Exercise instructions:
Your task is to restate the data word for word.

Material shown:
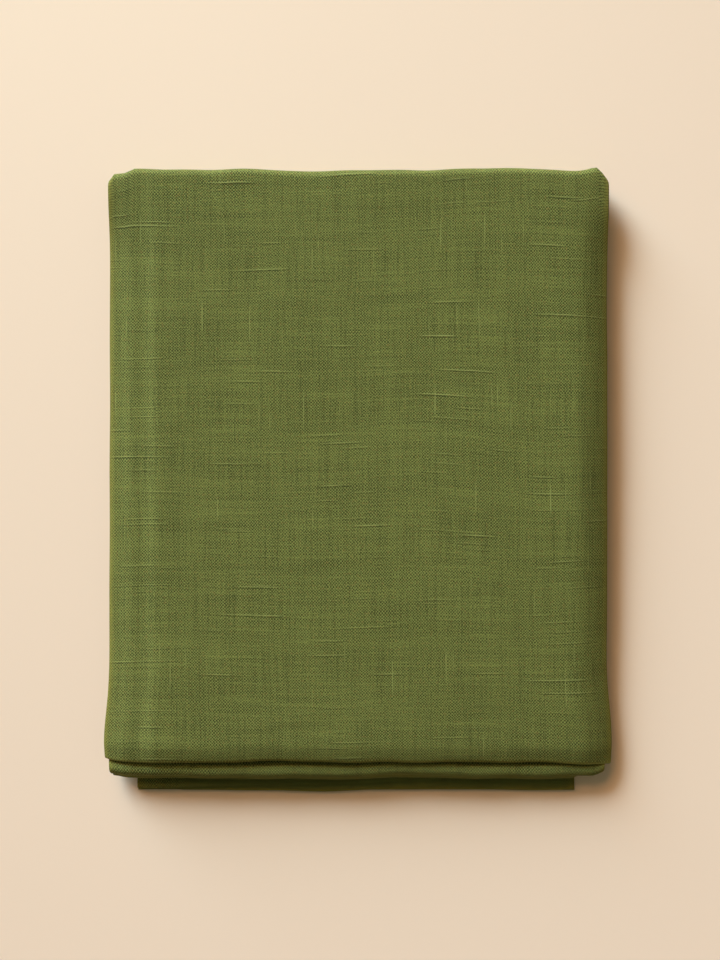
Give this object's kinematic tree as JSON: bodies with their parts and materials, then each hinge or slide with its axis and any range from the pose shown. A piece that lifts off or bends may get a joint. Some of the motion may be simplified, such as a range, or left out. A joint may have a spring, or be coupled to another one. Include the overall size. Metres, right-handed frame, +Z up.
{
  "type": "folded linen tablecloth",
  "caption": "Linen tablecloth folded into a flat rectangular packet that opens like an accordion along its length, with hemmed ends and rounded side folds.",
  "frame": {"origin": "centre of the packet's underside, on the surface it rests on", "axes": "+X to the edge with the nested double folds, +Y to the back creases, +Z up out of the resting surface"},
  "size_m": [0.351, 0.44, 0.0233],
  "materials": {
    "linen": "plain-woven slubby linen, moss green, matt",
    "thread": "spun sewing thread, slight sheen"
  },
  "bodies": {
    "panel_1": {"panel_1_lower_leaf": "linen", "panel_1_lower_end_hem": "linen", "panel_1_lower_first_hem_thread": "thread", "panel_1_lower_second_hem_thread": "thread", "panel_1_upper_leaf": "linen", "panel_1_upper_end_hem": "linen", "panel_1_upper_first_hem_thread": "thread", "panel_1_upper_second_hem_thread": "thread"},
    "panel_2": {"panel_2_lower_leaf": "linen", "panel_2_lower_first_hem_thread": "thread", "panel_2_lower_second_hem_thread": "thread", "panel_2_upper_leaf": "linen", "panel_2_upper_first_hem_thread": "thread", "panel_2_upper_second_hem_thread": "thread"},
    "panel_3": {"panel_3_lower_leaf": "linen", "panel_3_lower_first_hem_thread": "thread", "panel_3_lower_second_hem_thread": "thread", "panel_3_upper_leaf": "linen", "panel_3_upper_first_hem_thread": "thread", "panel_3_upper_second_hem_thread": "thread"},
    "panel_4": {"panel_4_lower_leaf": "linen", "panel_4_lower_first_hem_thread": "thread", "panel_4_lower_second_hem_thread": "thread", "panel_4_upper_leaf": "linen", "panel_4_upper_first_hem_thread": "thread", "panel_4_upper_second_hem_thread": "thread", "panel_4_end_fold": "linen"}
  },
  "joints": [
    {"name": "fold_1_2", "type": "hinge", "parent": "panel_1", "child": "panel_2", "pos_m": [0, 0.2171, 0.00562], "axis": [-1, 0, 0], "range_deg": [0, 179.5]},
    {"name": "fold_2_3", "type": "hinge", "parent": "panel_2", "child": "panel_3", "pos_m": [0, -0.2101, 0.01164], "axis": [1, 0, 0], "range_deg": [0, 179.5]},
    {"name": "fold_3_4", "type": "hinge", "parent": "panel_3", "child": "panel_4", "pos_m": [0, 0.2201, 0.01766], "axis": [-1, 0, 0], "range_deg": [0, 179.5]}
  ]
}
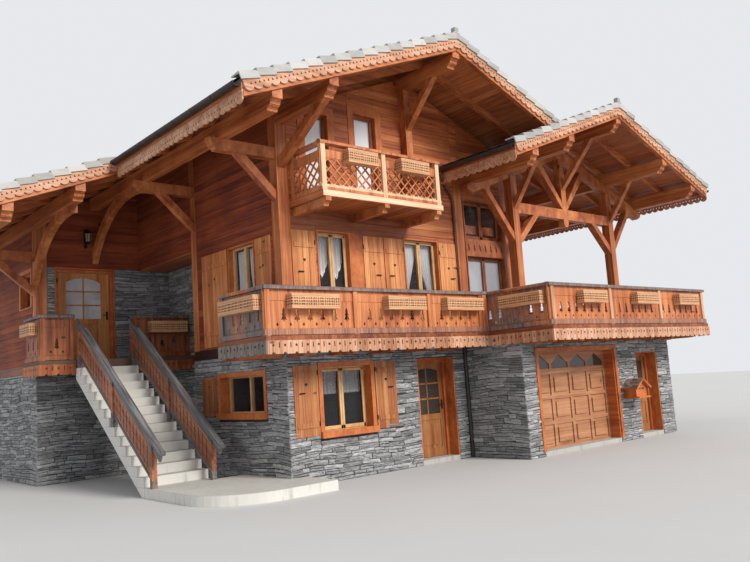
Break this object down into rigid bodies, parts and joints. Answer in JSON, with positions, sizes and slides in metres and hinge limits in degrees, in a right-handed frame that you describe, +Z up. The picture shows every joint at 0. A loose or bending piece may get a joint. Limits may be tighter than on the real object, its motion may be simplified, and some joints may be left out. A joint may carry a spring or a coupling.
{
  "type": "alpine chalet",
  "caption": "Alpine chalet with stone ground storey, timber upper storeys, carved balconies, outside stair and a roofed terrace over the garage.",
  "frame": {"origin": "ground level under the middle of the main house", "axes": "+X to the right along the gabled front, +Y from the front to the back, +Z up"},
  "size_m": [17.355, 14.3025, 8.67],
  "materials": {
    "concrete": "matt cast concrete",
    "stone": "rough dry laid",
    "floor_wood": "planed boards",
    "wall_wood": "satin varnish",
    "beam_wood": "satin varnish",
    "pale_wood": "weathered varnish",
    "rail_wood": "weathered varnish",
    "grey_wood": "weathered, bare",
    "slate": "matt",
    "gutter_metal": "satin",
    "joinery": "satin varnish",
    "glass": "clear",
    "shutter_wood": "satin varnish",
    "box_wood": "oiled",
    "iron": "black",
    "door_wood": "satin varnish",
    "garage_wood": "satin varnish"
  },
  "bodies": {
    "house": {"ground_slab": "concrete", "front_stone_walls": "stone", "side_stone_walls": "stone", "back_stone_walls": "stone", "stone_lintels": "stone", "first_floor": "floor_wood", "terrace_floor": "concrete", "attic_floor": "floor_wood", "front_timber_wall": "wall_wood", "left_timber_walls": "wall_wood", "right_timber_wall": "wall_wood", "back_timber_wall": "wall_wood", "wing_timber_walls": "wall_wood", "corner_posts": "beam_wood", "balcony_deck": "floor_wood", "upper_deck": "floor_wood", "landing": "concrete", "deck_joists": "beam_wood", "deck_skirts": "pale_wood", "front_balustrades": "rail_wood", "side_balustrades": "grey_wood", "upper_balustrade": "rail_wood", "upper_side_balustrades": "rail_wood", "landing_balustrades": "rail_wood", "landing_side_balustrade": "rail_wood", "stair_flight": "concrete", "bottom_step": "concrete", "stair_balustrades": "rail_wood", "purlins": "beam_wood", "rafters": "beam_wood", "left_roof": "slate", "right_roof": "slate", "terrace_left_roof": "slate", "terrace_right_roof": "slate", "verge_boards": "pale_wood", "gutters": "gutter_metal", "terrace_posts": "beam_wood", "terrace_truss": "beam_wood", "braces": "beam_wood", "gable_frame": "beam_wood", "window_frames": "joinery", "window_glass": "glass", "shutters": "shutter_wood", "flower_boxes": "box_wood", "door_frames": "joinery", "door_pins": "iron", "garage_door": "garage_wood", "letter_box": "joinery"},
    "front_door_leaf": {"front_door": "door_wood", "front_door_fittings": "iron", "front_door_glass": "glass"},
    "side_door_leaf": {"side_door": "door_wood", "side_door_fittings": "iron", "side_door_glass": "glass"},
    "entry_door_leaf": {"entry_door": "door_wood", "entry_door_fittings": "iron", "entry_door_glass": "glass"}
  },
  "joints": [
    {"name": "front_door_hinge", "type": "hinge", "parent": "house", "child": "front_door_leaf", "pos_m": [0.005, -5.031, 1.1], "axis": [0, 0, 1], "range_deg": [0, 90]},
    {"name": "side_door_hinge", "type": "hinge", "parent": "house", "child": "side_door_leaf", "pos_m": [5.893, -6.621, 1.1], "axis": [0, 0, 1], "range_deg": [0, 90]},
    {"name": "entry_door_hinge", "type": "hinge", "parent": "house", "child": "entry_door_leaf", "pos_m": [-5.293, 1.099, 3.7], "axis": [0, 0, 1], "range_deg": [0, 90]}
  ]
}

Response to the exercise:
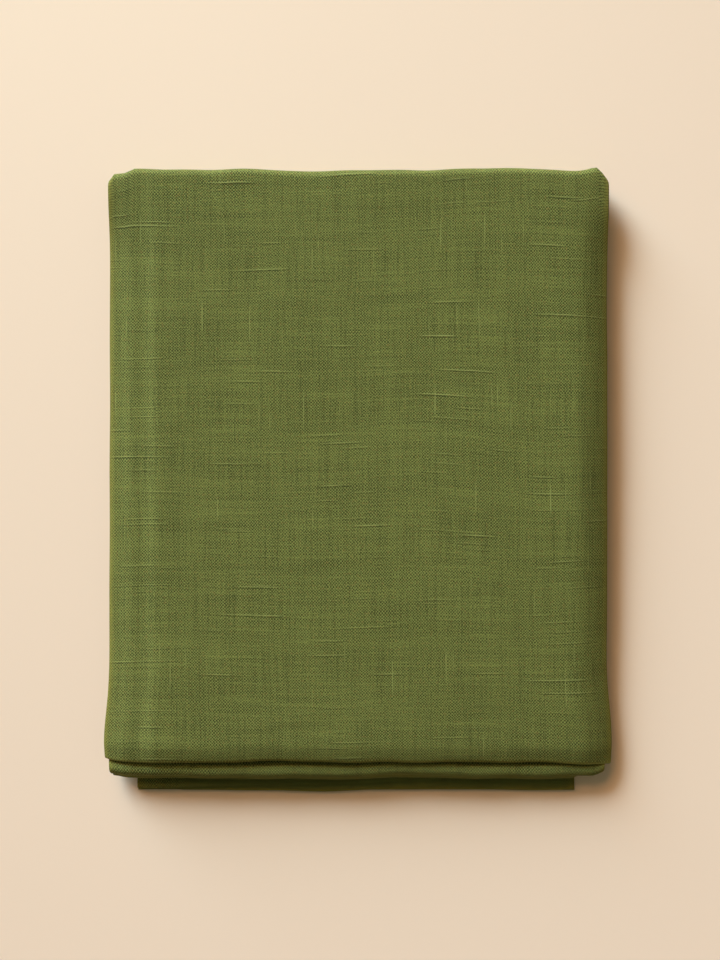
Give this object's kinematic tree as JSON: bodies with their parts and materials, then each hinge or slide with its axis and any range from the pose shown. A piece that lifts off or bends may get a joint. Some of the motion may be simplified, such as a range, or left out. A joint may have a spring, or be coupled to another one. Include the overall size. Metres, right-handed frame, +Z up.
{
  "type": "folded linen tablecloth",
  "caption": "Linen tablecloth folded into a flat rectangular packet that opens like an accordion along its length, with hemmed ends and rounded side folds.",
  "frame": {"origin": "centre of the packet's underside, on the surface it rests on", "axes": "+X to the edge with the nested double folds, +Y to the back creases, +Z up out of the resting surface"},
  "size_m": [0.351, 0.44, 0.0233],
  "materials": {
    "linen": "plain-woven slubby linen, moss green, matt",
    "thread": "spun sewing thread, slight sheen"
  },
  "bodies": {
    "panel_1": {"panel_1_lower_leaf": "linen", "panel_1_lower_end_hem": "linen", "panel_1_lower_first_hem_thread": "thread", "panel_1_lower_second_hem_thread": "thread", "panel_1_upper_leaf": "linen", "panel_1_upper_end_hem": "linen", "panel_1_upper_first_hem_thread": "thread", "panel_1_upper_second_hem_thread": "thread"},
    "panel_2": {"panel_2_lower_leaf": "linen", "panel_2_lower_first_hem_thread": "thread", "panel_2_lower_second_hem_thread": "thread", "panel_2_upper_leaf": "linen", "panel_2_upper_first_hem_thread": "thread", "panel_2_upper_second_hem_thread": "thread"},
    "panel_3": {"panel_3_lower_leaf": "linen", "panel_3_lower_first_hem_thread": "thread", "panel_3_lower_second_hem_thread": "thread", "panel_3_upper_leaf": "linen", "panel_3_upper_first_hem_thread": "thread", "panel_3_upper_second_hem_thread": "thread"},
    "panel_4": {"panel_4_lower_leaf": "linen", "panel_4_lower_first_hem_thread": "thread", "panel_4_lower_second_hem_thread": "thread", "panel_4_upper_leaf": "linen", "panel_4_upper_first_hem_thread": "thread", "panel_4_upper_second_hem_thread": "thread", "panel_4_end_fold": "linen"}
  },
  "joints": [
    {"name": "fold_1_2", "type": "hinge", "parent": "panel_1", "child": "panel_2", "pos_m": [0, 0.2171, 0.00562], "axis": [-1, 0, 0], "range_deg": [0, 179.5]},
    {"name": "fold_2_3", "type": "hinge", "parent": "panel_2", "child": "panel_3", "pos_m": [0, -0.2101, 0.01164], "axis": [1, 0, 0], "range_deg": [0, 179.5]},
    {"name": "fold_3_4", "type": "hinge", "parent": "panel_3", "child": "panel_4", "pos_m": [0, 0.2201, 0.01766], "axis": [-1, 0, 0], "range_deg": [0, 179.5]}
  ]
}
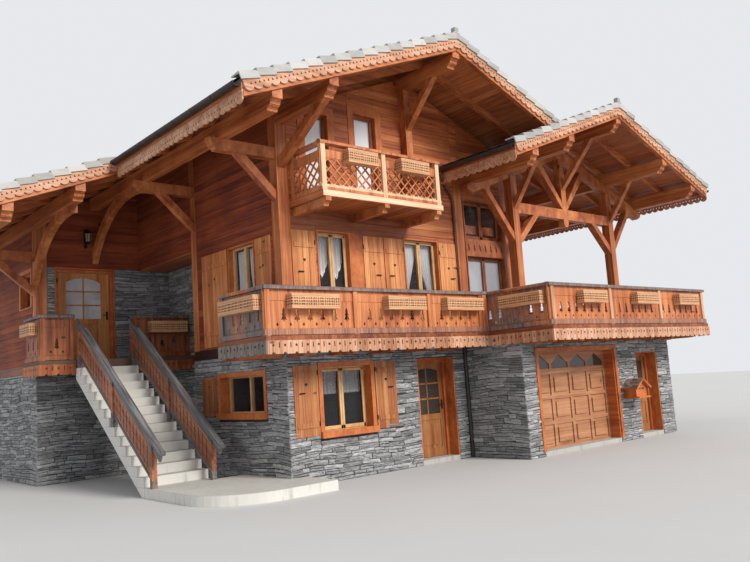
Break this object down into rigid bodies, parts and joints. Answer in JSON, with positions, sizes and slides in metres and hinge limits in degrees, in a right-handed frame that you describe, +Z up. The picture shows every joint at 0. A loose or bending piece may get a joint. Limits may be tighter than on the real object, its motion may be simplified, and some joints may be left out. A joint may carry a spring or a coupling.
{
  "type": "alpine chalet",
  "caption": "Alpine chalet with stone ground storey, timber upper storeys, carved balconies, outside stair and a roofed terrace over the garage.",
  "frame": {"origin": "ground level under the middle of the main house", "axes": "+X to the right along the gabled front, +Y from the front to the back, +Z up"},
  "size_m": [17.355, 14.3025, 8.67],
  "materials": {
    "concrete": "matt cast concrete",
    "stone": "rough dry laid",
    "floor_wood": "planed boards",
    "wall_wood": "satin varnish",
    "beam_wood": "satin varnish",
    "pale_wood": "weathered varnish",
    "rail_wood": "weathered varnish",
    "grey_wood": "weathered, bare",
    "slate": "matt",
    "gutter_metal": "satin",
    "joinery": "satin varnish",
    "glass": "clear",
    "shutter_wood": "satin varnish",
    "box_wood": "oiled",
    "iron": "black",
    "door_wood": "satin varnish",
    "garage_wood": "satin varnish"
  },
  "bodies": {
    "house": {"ground_slab": "concrete", "front_stone_walls": "stone", "side_stone_walls": "stone", "back_stone_walls": "stone", "stone_lintels": "stone", "first_floor": "floor_wood", "terrace_floor": "concrete", "attic_floor": "floor_wood", "front_timber_wall": "wall_wood", "left_timber_walls": "wall_wood", "right_timber_wall": "wall_wood", "back_timber_wall": "wall_wood", "wing_timber_walls": "wall_wood", "corner_posts": "beam_wood", "balcony_deck": "floor_wood", "upper_deck": "floor_wood", "landing": "concrete", "deck_joists": "beam_wood", "deck_skirts": "pale_wood", "front_balustrades": "rail_wood", "side_balustrades": "grey_wood", "upper_balustrade": "rail_wood", "upper_side_balustrades": "rail_wood", "landing_balustrades": "rail_wood", "landing_side_balustrade": "rail_wood", "stair_flight": "concrete", "bottom_step": "concrete", "stair_balustrades": "rail_wood", "purlins": "beam_wood", "rafters": "beam_wood", "left_roof": "slate", "right_roof": "slate", "terrace_left_roof": "slate", "terrace_right_roof": "slate", "verge_boards": "pale_wood", "gutters": "gutter_metal", "terrace_posts": "beam_wood", "terrace_truss": "beam_wood", "braces": "beam_wood", "gable_frame": "beam_wood", "window_frames": "joinery", "window_glass": "glass", "shutters": "shutter_wood", "flower_boxes": "box_wood", "door_frames": "joinery", "door_pins": "iron", "garage_door": "garage_wood", "letter_box": "joinery"},
    "front_door_leaf": {"front_door": "door_wood", "front_door_fittings": "iron", "front_door_glass": "glass"},
    "side_door_leaf": {"side_door": "door_wood", "side_door_fittings": "iron", "side_door_glass": "glass"},
    "entry_door_leaf": {"entry_door": "door_wood", "entry_door_fittings": "iron", "entry_door_glass": "glass"}
  },
  "joints": [
    {"name": "front_door_hinge", "type": "hinge", "parent": "house", "child": "front_door_leaf", "pos_m": [0.005, -5.031, 1.1], "axis": [0, 0, 1], "range_deg": [0, 90]},
    {"name": "side_door_hinge", "type": "hinge", "parent": "house", "child": "side_door_leaf", "pos_m": [5.893, -6.621, 1.1], "axis": [0, 0, 1], "range_deg": [0, 90]},
    {"name": "entry_door_hinge", "type": "hinge", "parent": "house", "child": "entry_door_leaf", "pos_m": [-5.293, 1.099, 3.7], "axis": [0, 0, 1], "range_deg": [0, 90]}
  ]
}